First known court decision in New Jersey upholding a whistleblower claim against an employer involving Covid-19
Florham Park, N.J.— A senior executive at an apparel company lost his job in March after he insisted that the business alert employees of a worker diagnosed with COVID-19.
Marc Loeb, former Chief Operating Officer at apparel manufacturer Vantage Custom Classics Inc, wanted to notify factory workers who had contact with the infected employee so they could take the necessary precautions. Instead, Vantage CEO Ira Neaman told him “today is your last day.”
“It was part of Loeb’s job to take care of the workers’ safety and he was pushing and pushing for the company to be transparent,” said Glen D. Savits, a partner at the law firm Green Savits LLC. “Neaman resisted my client and frustrated his efforts every step of the way until he ultimately fired him.”
Green Savits LLC defeated a motion to dismiss the case of Loeb v. Vantage Custom Classics. The complaint filed by Savits and his partner Laura LoGiudice claims that Loeb was fired in retaliation for opposing the company's decision not to inform employees, which is a violation of the New Jersey Conscientious Employee Protection Act. Vantage’s motion argued that Loeb could not have stated a claim because in March there were no clear rules or regulations addressing Covid-19.

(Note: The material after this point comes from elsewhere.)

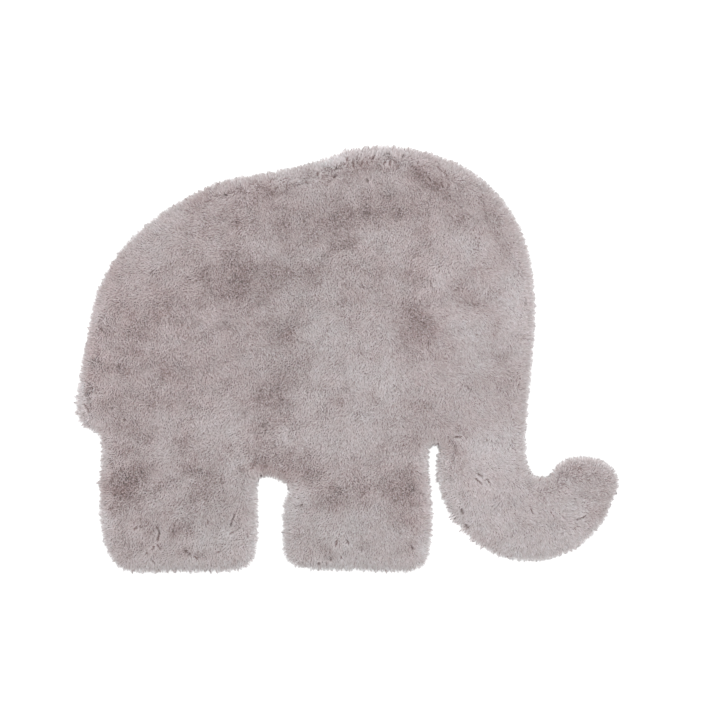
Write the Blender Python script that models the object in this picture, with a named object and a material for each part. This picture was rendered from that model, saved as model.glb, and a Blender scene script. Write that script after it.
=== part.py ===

On Nov. 2, the court issued an opinion stating that Loeb reasonably believed Vantage was violating “a clear mandate of public policy” and had a valid claim under CEPA.
“This may be the first written opinion of a court in New Jersey upholding a claim based on CEPA due to complaints involving failure to protect employees from Covid-19,” Savits said. “What the judge said is common sense. How can you not think it's a clear mandate of public policy to inform your employees when they have come in contact with a highly contagious and deadly disease?”
Vantage, with more than 100 employees, sells clothing that promotes the names and logos of corporations, golf courses, resorts, and colleges. Loeb was responsible for overseeing the operations at each of Vantage's manufacturing plants located in New Jersey, Missouri, and California. Loeb said that Vantage feared that notifying staff about the coronavirus incident would cause employees to leave work.
In March, Loeb also recommended that Vantage allow office employees to work from home to reduce exposure to the disease. Neaman eventually allowed staff to work from home three days a week but to discourage them from doing so, he ordered that they would only get paid for four hours on those days.
“That was another thing that really angered me,” said Savits. “It is a violation of wage and hour laws not to pay people for the time they put in. Instead, Vantage and its owner Neaman were sending the message that you better come to work regardless of the circumstances or you’re not going to get paid.”
Green Savits LLC is now waiting for Vantage to file an Answer to Loeb’s Complaint. A discovery phase will take place before the case goes to trial.
Savits said this case and the court’s decision should help workers feel more protected.
“I hope this case offers security to members of the workforce and that they will speak out if they have a similar experience at their workplace,” he said.